Linguiste, philosophe et historien de l’antiquité, Théophile Obenga, a de temps en temps visité l’histoire immédiate ou contemporaine. Comme on le sait, le domaine de l’histoire immédiate est souvent, sinon toujours, l’événement politique brutal, explosif, massif qui détruit les complexités sociales et psychologiques. L’évènement-traumatisme devenant traumatisme historique, par conséquent, le temps social en prend un sérieux coup.

« Appel à la Jeunesse Africaine : Contrat Social Africain Pour le 21ème siècle » , est le nouvel ouvrage du Pr Théophile Obenga, paru le 27 juillet 2007, aux Editions Ccinia communication, au prix de : 19 €, représentées par le pasteur Shebuel Mowhou (voir photo à droite). Avec la collaboration de Henda Diogène Senny (voir photo à gauche), militant panafricain.

Les thèmes suivants y sont traités : « L’enjeu de l’Immigration ; L’Occident : obstacle majeur au développement de l’Afrique ; La Gouvernance du Monde ; Francophonie/Commonwealth ; Patriotisme ou Corruption politico-financière ; VIH/SIDA en Afrique ; Symboles irréductibles de la Jeunesse Africaine - Jeunesse Africaine & Géopolitique mondiale ; Jeunesse Africaine - Renaissance Africaine - Etat Fédéral Africain - Mœurs contemporaines (sexualité, philosophie, spiritualité…) »

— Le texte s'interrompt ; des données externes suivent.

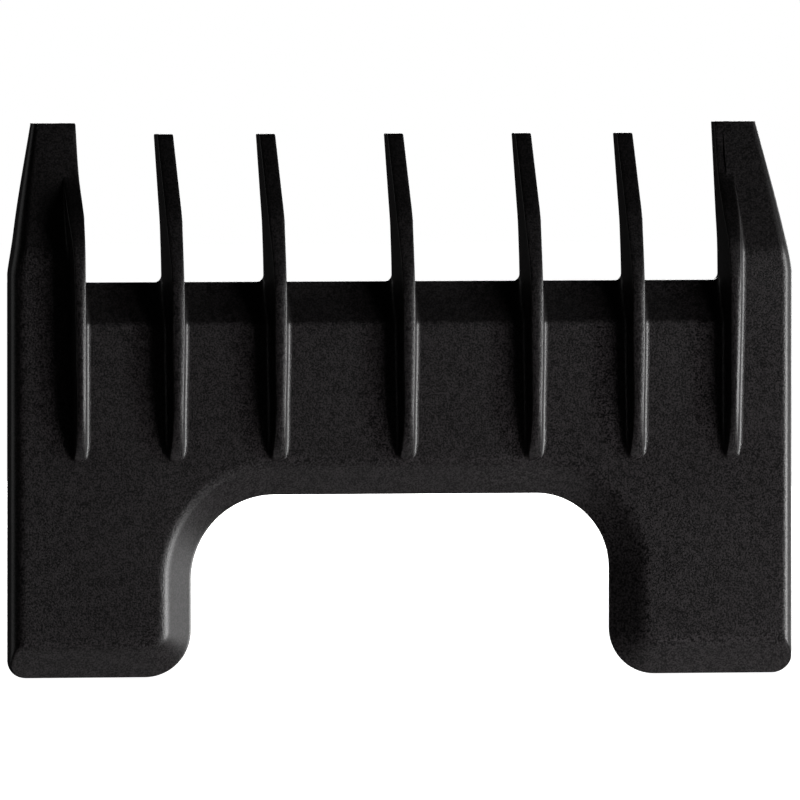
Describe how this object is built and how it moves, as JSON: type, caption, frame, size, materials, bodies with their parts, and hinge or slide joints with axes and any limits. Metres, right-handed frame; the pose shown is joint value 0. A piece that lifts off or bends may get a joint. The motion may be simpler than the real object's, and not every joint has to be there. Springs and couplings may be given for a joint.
{
  "type": "clipper guard comb",
  "caption": "Slide-on guard comb for hair clippers: a plate with an arched heel, thin comb teeth between two wide ones, and a channel with catches for the blade.",
  "frame": {"origin": "on the ground under the middle of the comb, which stands on its two legs", "axes": "+X to the right, +Z along the teeth towards their tips, +Y from the skin side towards the blade"},
  "size_m": [0.05, 0.0066, 0.0345],
  "materials": {
    "grained_plastic": "fine spark-eroded grain, satin black",
    "smooth_plastic": "plain moulded black"
  },
  "bodies": {
    "comb": {"face_plate": "grained_plastic", "left_leg": "grained_plastic", "right_leg": "grained_plastic", "left_side_rim": "grained_plastic", "right_side_rim": "grained_plastic", "tooth_2": "grained_plastic", "tooth_3": "grained_plastic", "tooth_4": "grained_plastic", "tooth_5": "grained_plastic", "tooth_6": "grained_plastic", "left_outer_tooth": "grained_plastic", "right_outer_tooth": "grained_plastic", "left_edge_rib": "grained_plastic", "right_edge_rib": "grained_plastic", "left_guide_rail": "smooth_plastic", "right_guide_rail": "smooth_plastic", "left_rail_lip": "smooth_plastic", "right_rail_lip": "smooth_plastic", "left_blade_stop": "smooth_plastic", "right_blade_stop": "smooth_plastic"},
    "left_catch": {"left_snap_arm": "smooth_plastic"},
    "right_catch": {"right_snap_arm": "smooth_plastic"}
  },
  "joints": [
    {"name": "left_catch_flex", "type": "hinge", "parent": "comb", "child": "left_catch", "pos_m": [-0.0236, 0.00155, 0.01225], "axis": [0, 1, 0], "range_deg": [0, 4.5], "stiffness_Nm_per_rad": 0.08},
    {"name": "right_catch_flex", "type": "hinge", "parent": "comb", "child": "right_catch", "pos_m": [0.0236, 0.00155, 0.01225], "axis": [0, -1, 0], "range_deg": [0, 4.5], "stiffness_Nm_per_rad": 0.08}
  ]
}
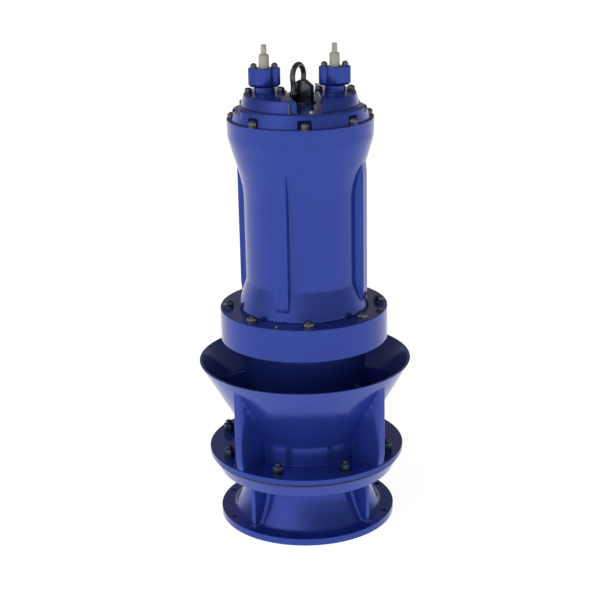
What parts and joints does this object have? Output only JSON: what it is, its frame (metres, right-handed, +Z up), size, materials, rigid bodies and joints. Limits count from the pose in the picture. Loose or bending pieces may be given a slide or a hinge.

Livre politique, pamphlet particulièrement virulent de 124 pages, dans le style du célèbre « Discours sur le Colonialisme » du chantre de la négritude, Aimé Césaire, « Appel à la Jeunesse Africaine : Contrat Social Africain Pour le 21ème siècle » , est l’expression d’une colère ou encore la rupture d’un silence considéré comme une complicité face au chaos dans lequel est plongé la Jeunesse Africaine. Ainsi, la formule Théophile Obenga en page 7 : « Devant cette situation globale de mort collective lente il est de peu d’avantage de témoigner, même en observateur lucide. Ce qui est impérativement requis, c’est un Appel à la Jeunesse Africaine, pour qu’elle soit debout, de nouveau, qu’elle comprenne et qu’elle agisse, en une formidable chaîne d’union panafricaine ».

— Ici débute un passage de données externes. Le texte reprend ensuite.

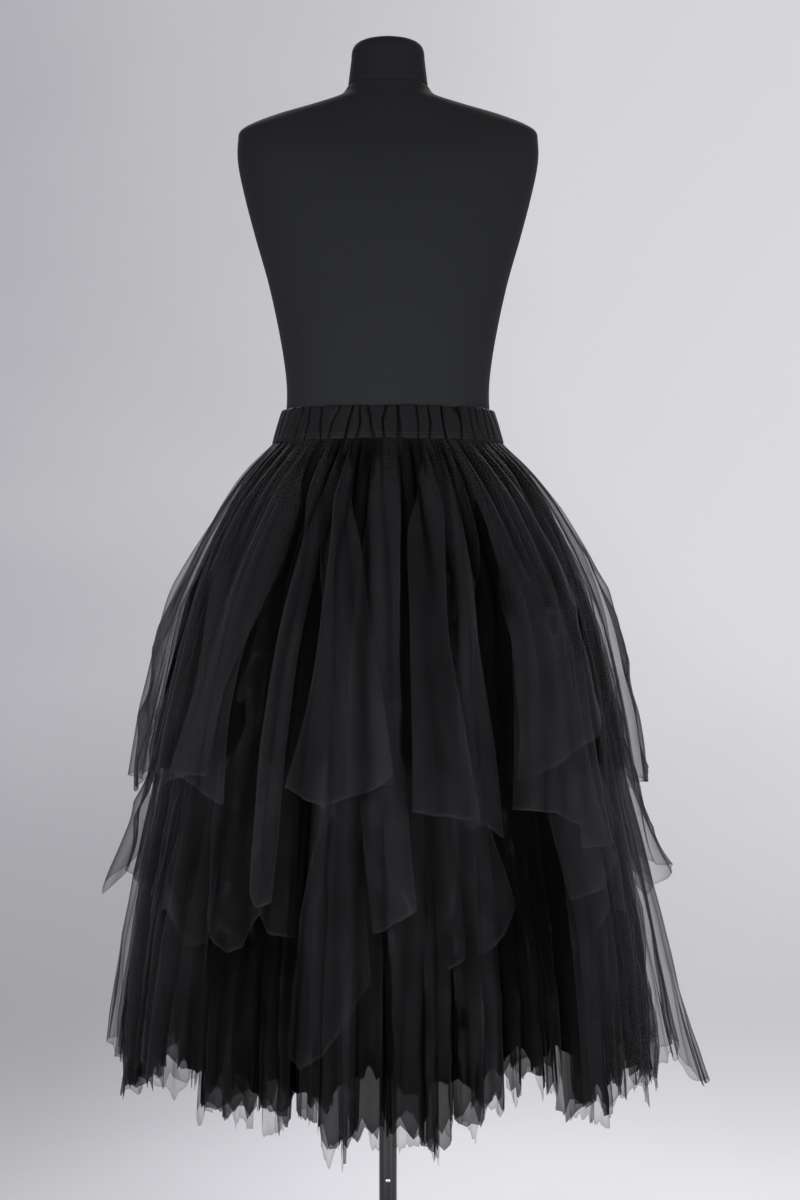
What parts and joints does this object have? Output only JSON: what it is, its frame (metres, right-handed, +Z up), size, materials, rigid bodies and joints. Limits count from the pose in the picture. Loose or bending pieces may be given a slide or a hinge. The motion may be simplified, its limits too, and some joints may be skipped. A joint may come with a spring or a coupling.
{
  "type": "tulle skirt on a dress form with stand",
  "caption": "Long full skirt of layered net panels with a pointed hem and a gathered elastic waist, on a limbless dress form with a pole stand.",
  "frame": {"origin": "on the floor at the centre of the stand's round base", "axes": "+Z up along the pole, -Y the side that the picture shows, +X to the right in that view"},
  "size_m": [0.737, 0.6386, 1.557],
  "materials": {
    "net": "matt black tulle net, sheer in one ply and near black in many",
    "band_cloth": "black woven cloth with a faint sheen, gathered over elastic",
    "form_jersey": "matt charcoal jersey stretched over a smooth form",
    "stand_paint": "satin black paint on steel"
  },
  "bodies": {
    "root": {"stand_base": "stand_paint", "stand_pole": "stand_paint", "form_torso": "form_jersey", "form_neck_cap": "form_jersey", "waistband": "band_cloth", "under_gore_01": "net", "under_gore_02": "net", "under_gore_03": "net", "under_gore_04": "net", "under_gore_05": "net", "under_gore_06": "net", "under_gore_07": "net", "under_gore_08": "net", "under_gore_09": "net", "under_gore_10": "net", "long_panel_01": "net", "long_panel_02": "net", "long_panel_03": "net", "long_panel_04": "net", "long_panel_05": "net", "long_panel_06": "net", "long_panel_07": "net", "long_panel_08": "net", "long_panel_09": "net", "long_panel_10": "net", "middle_panel_01": "net", "middle_panel_02": "net", "middle_panel_03": "net", "middle_panel_04": "net", "middle_panel_05": "net", "middle_panel_06": "net", "middle_panel_07": "net", "middle_panel_08": "net", "middle_panel_09": "net", "middle_panel_10": "net", "top_panel_01": "net", "top_panel_02": "net", "top_panel_03": "net", "top_panel_04": "net", "top_panel_05": "net", "top_panel_06": "net", "top_panel_07": "net", "top_panel_08": "net", "top_panel_09": "net", "top_panel_10": "net"}
  },
  "joints": []
}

Si l’Occident avec ses divers satellites (Banque Mondiale - FMI) sont mis au banc des accusés, leurs mandataires africains n’en sont pas moins épargnés et contre qui le Pr Obenga invite la Jeunesse Africaine à se détourner des méthodes et pratiques responsables du chaos : « La Jeunesse Africaine doit faire bouger les choses, développer des idées novatrices, s’organiser au plan continental panafricain, ambitionner une Afrique différente de celle des « pères-fondateurs » et des « présidents-à-vie » (protégés par l’Occident, pour les seuls intérêts occidentaux) » , P. 10

C’est l’abandon national qui livre la Jeunesse, pourtant levier fondamental du développement, sur les routes dangereuses de l’Immigration pour échapper à l’enfer africain : « Ces fils et filles d’Afrique partent du Cameroun, de la RCA, du Nigeria via la Libye jusqu’en Sicile ; de cette même Afrique profonde via le Niger, l’Algérie, le Maroc jusqu’à Melilla, en face Ceuta, ville espagnole. Longues pirogues de mer, bien incertaines, parties des côtes sénégalaises, mauritaniennes et guinéennes (Guinée-Bissau), abordent péniblement les rivages de Tenerife, chaque jour ou presque, depuis des semaines, des mois. La loi de ces rivages solitaires est expresse : la mort. » , P. 12

Passant outre les conventions, comme un appel à la subversion, le Pr Obenga dénonce l’attitude des dirigeants africains qui consiste à ankyloser l’énergie juvénile :
« L’étonnant, c’est que la politique des présidents-à-vie, quoique élus au suffrage universel, démocratiquement, ne s’étonne de rien. Notre vie collective, publique, est vécue normalement, passivement, sans éveil critique, sans étonnement, sans questionnement (ce serait « subversif », et les capitaux étrangers n’aiment pas le « bruit », sic !). L’Afrique paralyse sa propre Jeunesse dans la non-pensée. C’est notre héritage culturel, ce genre de leadership, rassure-t-on. » , P. 20

Il poursuit :
« L’Occident ne perçoit jamais l’Afrique que comme simple réservoir des matières premières stratégiques (…) Aucun amour de l’Occident pour l’Afrique. Aucun. C’est encore le moindre mal. Mais le non-amour des Africains pour l’Afrique frôle la folie criminelle. On ne peut pas se battre pour le développement d’une Afrique que l’on n’aime que du bout des lèvres. Des multi-milliardaires politiciens Africains ont sombré dans la non-reconnaissance africaine : c’est une leçon » , P 54.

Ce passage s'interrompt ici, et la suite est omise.